WHAT THE EXERCISE ASKS: Everything in the listing should be restated word for word.

DATA SECTION:
• • • • • • •

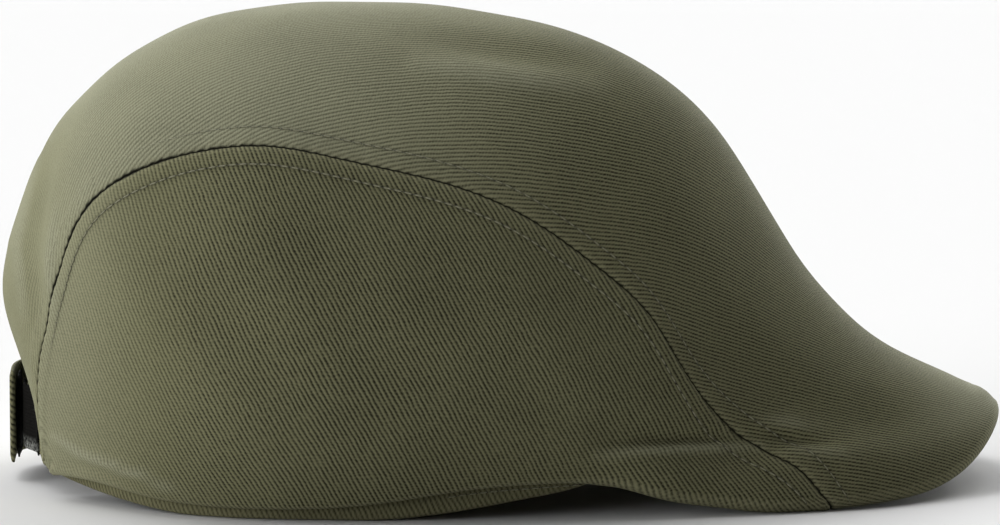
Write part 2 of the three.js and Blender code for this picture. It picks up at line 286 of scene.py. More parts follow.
# Soft folds, as lines in the side view: points, width, height (below zero is a valley).
folds = {
    "crownRidge": (((-22, 110), (0, 107), (14, 105), (26, 103)), 3.2, 1.2),
    "crownValley": (((-24, 116), (0, 113.2), (20, 109.5)), 3.0, -1.0),
    "backRidge": (((-124, 84), (-129.2, 62), (-127, 42)), 1.8, 0.9),
    "backValley": (((-120, 84), (-124.8, 60), (-122.8, 38)), 1.9, -1.2),
    "backRidgeInner": (((-119, 72), (-120.6, 56), (-119.2, 42)), 1.7, 0.8),
    "lowFold": (((-119, 10), (-112, 5.4), (-104, 2.4), (-95, -0.8), (-84, -6)), 1.3, 1.3),
    "lowFoldUnder": (((-113, 2.2), (-104, -0.9), (-95, -4.2), (-86, -8)), 1.5, -0.8),
    "sideSwell": (((-40, 48), (-10, 40), (20, 34)), 13, 0.9),
    "sideHollow": (((-90, 52), (-70, 38), (-40, 20)), 12, -0.8),
    "sideDip": (((8, 17), (20, 15), (32, 17)), 5, -0.8),
    "wingEdge": (((26, 5.4), (36, 6.6), (50, 7.2), (60, 7.4), (69, 7.4)), 1.5, 1.3),
    "wingCrease": (((27, 8.6), (36, 9.8), (50, 10.4), (60, 10.6), (67, 10.8)), 1.6, -0.7),
    "peakHollow": (((66, 30), (78, 21), (92, 16.5), (106, 15), (120, 15.5)), 6, -1.7),
    "peakFlare": (((88, 5), (100, 3.5), (112, 4)), 5, 0.8),
    "peakWrinkle": (((69, 14.6), (77, 13.8), (85, 12.2)), 1.8, 0.8),
    "peakCrease": (((67, 11), (75, 10.2), (84, 9), (93, 8.6)), 1.6, -0.9),
    "peakTip": (((127, 24), (133, 20)), 2.4, 1.4),
    "peakWrinkleUnder": (((77, 6.8), (86, 6.2), (96, 5.6)), 1.8, 0.8),
    "bunchOne": (((-111.5, -0.5), (-110, -3.5)), 0.5, -0.7),
    "bunchTwo": (((-109.3, -1.2), (-107.6, -4.2)), 0.5, -0.8),
    "bunchThree": (((-106.8, -2.2), (-105.4, -4.8)), 0.5, -0.7),
}


def foldRelief(points, widest=99):
    # height of all folds at some points, or only of the folds up to a width
    x, z = sideView(points)
    height = np.zeros(x.shape)
    for line, width, peak in folds.values():
        if width > widest:
            continue
        line = np.array(line, float)
        total = length(np.diff(line, axis=0)).sum()
        nearest = np.full(x.shape, 1e9)
        place = np.zeros(x.shape)
        gone = 0.0
        for start, end in zip(line[:-1], line[1:]):
            way = end - start
            span = math.hypot(*way)
            t = np.clip(((x - start[0]) * way[0] + (z - start[1]) * way[1]) / span ** 2, 0, 1)
            far = np.hypot(x - start[0] - t * way[0], z - start[1] - t * way[1])
            closer = far < nearest
            nearest = np.where(closer, far, nearest)
            place = np.where(closer, (gone + t * span) / total, place)
            gone += span
        height += peak * bump(nearest, width) * (0.35 + 0.65 * np.sin(np.pi * np.clip(place, 0, 1)))
    return height


def unevenness(points):
    # the gentle waviness of unlined cloth
    x, y, z = points[..., 0], points[..., 1], points[..., 2]
    return (0.22 * np.sin(x / 9.7 + 1.3 * np.sin(z / 17) + y / 31)
            * np.sin(z / 11.3 + 0.9 * np.sin(x / 23) + 0.6)
            + 0.12 * np.sin(x / 5.1 + z / 7.3 + 1.7 * np.sin(y / 19)))


sewing = {
    "lip": 0.6,          # radius of the seam's rounded lips
    "raise": 0.26,       # how much the seam allowance lifts the cloth
    "meet": 0.03,        # where each panel's rounded lip ends, from the seam
    "under": 0.12,       # how far each panel's hidden edge runs on under the other
    "tuck": 1.0,         # how much deeper that edge lies
    "rowAway": 5.7,      # distance of the topstitching from the seam
    "dip": 0.24,         # how deep the topstitching pulls in
    "pucker": 0.07,      # height of the long puckers at the seam
    "tick": 0.16,        # height of the small ones, one to a stitch
    "pitch": 2.7,        # from stitch to stitch
    "lean": 2.7,         # how far the seam leans forward round the peak's turned edge
    "leanReach": 11,     # how far along the edge that lean is felt
    # rows with stitches, and rows over which they come out of the soft back: crown (-1), sides (1)
    "rows": {-1: (0.35, 14.98), 1: (1.5, 14.6)},
    "rises": {-1: (3.6, 5.6), 1: (1.2, 2.8)},
    "hemRows": (6.9, 9.1),    # rows between which the band shows stitches
    "underHem": 1.1,          # and how far these are under the hem
}
edgeFine = np.linspace(0, lastRow + 1, 3201)
edgeRun = runOf(edgeFrame(edgeFine)[0])


def leaning(edgePlace, angle):
    # the place on the turned edge, moved forward where the seam leans
    along = np.interp(edgePlace, edgeFine, edgeRun)
    fromSeam = along - np.interp(lastRow, edgeFine, edgeRun)
    moved = sewing["lean"] * bump(fromSeam, sewing["leanReach"]) * np.sin(np.minimum(angle, np.pi / 2))
    return np.interp(along + moved, edgeRun, edgeFine)


def sewnDepth(row, side):
    # how firmly the topstitching is pulled in: it gets lost in the soft cloth round the back
    return smooth(*sewing["rises"][side], row)


def stitchBeat(along):
    # a wave from -1 to 1 with the pitch of the stitches
    return np.cos(2 * np.pi * along / sewing["pitch"])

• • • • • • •

TASK OUTPUT:
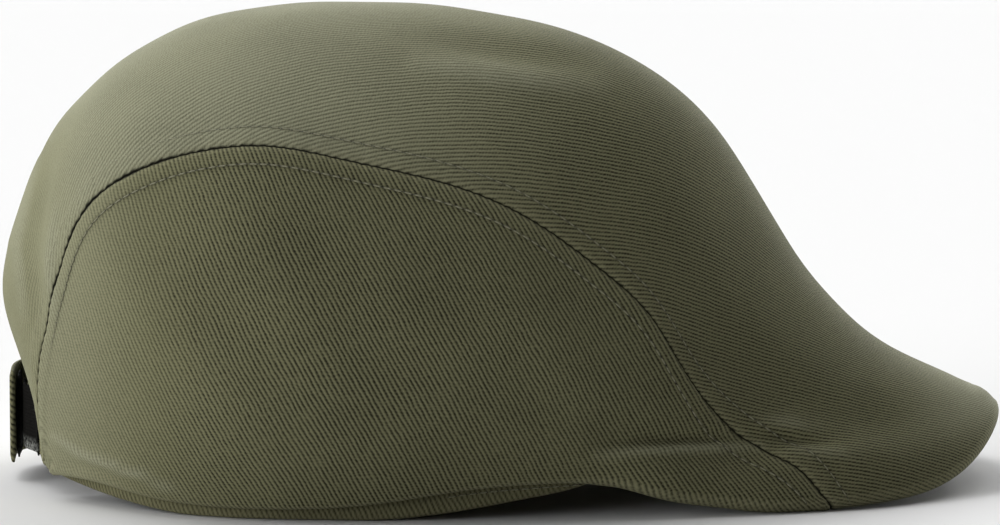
Write part 2 of the three.js and Blender code for this picture. It picks up at line 286 of scene.py. More parts follow.
# Soft folds, as lines in the side view: points, width, height (below zero is a valley).
folds = {
    "crownRidge": (((-22, 110), (0, 107), (14, 105), (26, 103)), 3.2, 1.2),
    "crownValley": (((-24, 116), (0, 113.2), (20, 109.5)), 3.0, -1.0),
    "backRidge": (((-124, 84), (-129.2, 62), (-127, 42)), 1.8, 0.9),
    "backValley": (((-120, 84), (-124.8, 60), (-122.8, 38)), 1.9, -1.2),
    "backRidgeInner": (((-119, 72), (-120.6, 56), (-119.2, 42)), 1.7, 0.8),
    "lowFold": (((-119, 10), (-112, 5.4), (-104, 2.4), (-95, -0.8), (-84, -6)), 1.3, 1.3),
    "lowFoldUnder": (((-113, 2.2), (-104, -0.9), (-95, -4.2), (-86, -8)), 1.5, -0.8),
    "sideSwell": (((-40, 48), (-10, 40), (20, 34)), 13, 0.9),
    "sideHollow": (((-90, 52), (-70, 38), (-40, 20)), 12, -0.8),
    "sideDip": (((8, 17), (20, 15), (32, 17)), 5, -0.8),
    "wingEdge": (((26, 5.4), (36, 6.6), (50, 7.2), (60, 7.4), (69, 7.4)), 1.5, 1.3),
    "wingCrease": (((27, 8.6), (36, 9.8), (50, 10.4), (60, 10.6), (67, 10.8)), 1.6, -0.7),
    "peakHollow": (((66, 30), (78, 21), (92, 16.5), (106, 15), (120, 15.5)), 6, -1.7),
    "peakFlare": (((88, 5), (100, 3.5), (112, 4)), 5, 0.8),
    "peakWrinkle": (((69, 14.6), (77, 13.8), (85, 12.2)), 1.8, 0.8),
    "peakCrease": (((67, 11), (75, 10.2), (84, 9), (93, 8.6)), 1.6, -0.9),
    "peakTip": (((127, 24), (133, 20)), 2.4, 1.4),
    "peakWrinkleUnder": (((77, 6.8), (86, 6.2), (96, 5.6)), 1.8, 0.8),
    "bunchOne": (((-111.5, -0.5), (-110, -3.5)), 0.5, -0.7),
    "bunchTwo": (((-109.3, -1.2), (-107.6, -4.2)), 0.5, -0.8),
    "bunchThree": (((-106.8, -2.2), (-105.4, -4.8)), 0.5, -0.7),
}


def foldRelief(points, widest=99):
    # height of all folds at some points, or only of the folds up to a width
    x, z = sideView(points)
    height = np.zeros(x.shape)
    for line, width, peak in folds.values():
        if width > widest:
            continue
        line = np.array(line, float)
        total = length(np.diff(line, axis=0)).sum()
        nearest = np.full(x.shape, 1e9)
        place = np.zeros(x.shape)
        gone = 0.0
        for start, end in zip(line[:-1], line[1:]):
            way = end - start
            span = math.hypot(*way)
            t = np.clip(((x - start[0]) * way[0] + (z - start[1]) * way[1]) / span ** 2, 0, 1)
            far = np.hypot(x - start[0] - t * way[0], z - start[1] - t * way[1])
            closer = far < nearest
            nearest = np.where(closer, far, nearest)
            place = np.where(closer, (gone + t * span) / total, place)
            gone += span
        height += peak * bump(nearest, width) * (0.35 + 0.65 * np.sin(np.pi * np.clip(place, 0, 1)))
    return height


def unevenness(points):
    # the gentle waviness of unlined cloth
    x, y, z = points[..., 0], points[..., 1], points[..., 2]
    return (0.22 * np.sin(x / 9.7 + 1.3 * np.sin(z / 17) + y / 31)
            * np.sin(z / 11.3 + 0.9 * np.sin(x / 23) + 0.6)
            + 0.12 * np.sin(x / 5.1 + z / 7.3 + 1.7 * np.sin(y / 19)))


sewing = {
    "lip": 0.6,          # radius of the seam's rounded lips
    "raise": 0.26,       # how much the seam allowance lifts the cloth
    "meet": 0.03,        # where each panel's rounded lip ends, from the seam
    "under": 0.12,       # how far each panel's hidden edge runs on under the other
    "tuck": 1.0,         # how much deeper that edge lies
    "rowAway": 5.7,      # distance of the topstitching from the seam
    "dip": 0.24,         # how deep the topstitching pulls in
    "pucker": 0.07,      # height of the long puckers at the seam
    "tick": 0.16,        # height of the small ones, one to a stitch
    "pitch": 2.7,        # from stitch to stitch
    "lean": 2.7,         # how far the seam leans forward round the peak's turned edge
    "leanReach": 11,     # how far along the edge that lean is felt
    # rows with stitches, and rows over which they come out of the soft back: crown (-1), sides (1)
    "rows": {-1: (0.35, 14.98), 1: (1.5, 14.6)},
    "rises": {-1: (3.6, 5.6), 1: (1.2, 2.8)},
    "hemRows": (6.9, 9.1),    # rows between which the band shows stitches
    "underHem": 1.1,          # and how far these are under the hem
}
edgeFine = np.linspace(0, lastRow + 1, 3201)
edgeRun = runOf(edgeFrame(edgeFine)[0])


def leaning(edgePlace, angle):
    # the place on the turned edge, moved forward where the seam leans
    along = np.interp(edgePlace, edgeFine, edgeRun)
    fromSeam = along - np.interp(lastRow, edgeFine, edgeRun)
    moved = sewing["lean"] * bump(fromSeam, sewing["leanReach"]) * np.sin(np.minimum(angle, np.pi / 2))
    return np.interp(along + moved, edgeRun, edgeFine)


def sewnDepth(row, side):
    # how firmly the topstitching is pulled in: it gets lost in the soft cloth round the back
    return smooth(*sewing["rises"][side], row)


def stitchBeat(along):
    # a wave from -1 to 1 with the pitch of the stitches
    return np.cos(2 * np.pi * along / sewing["pitch"])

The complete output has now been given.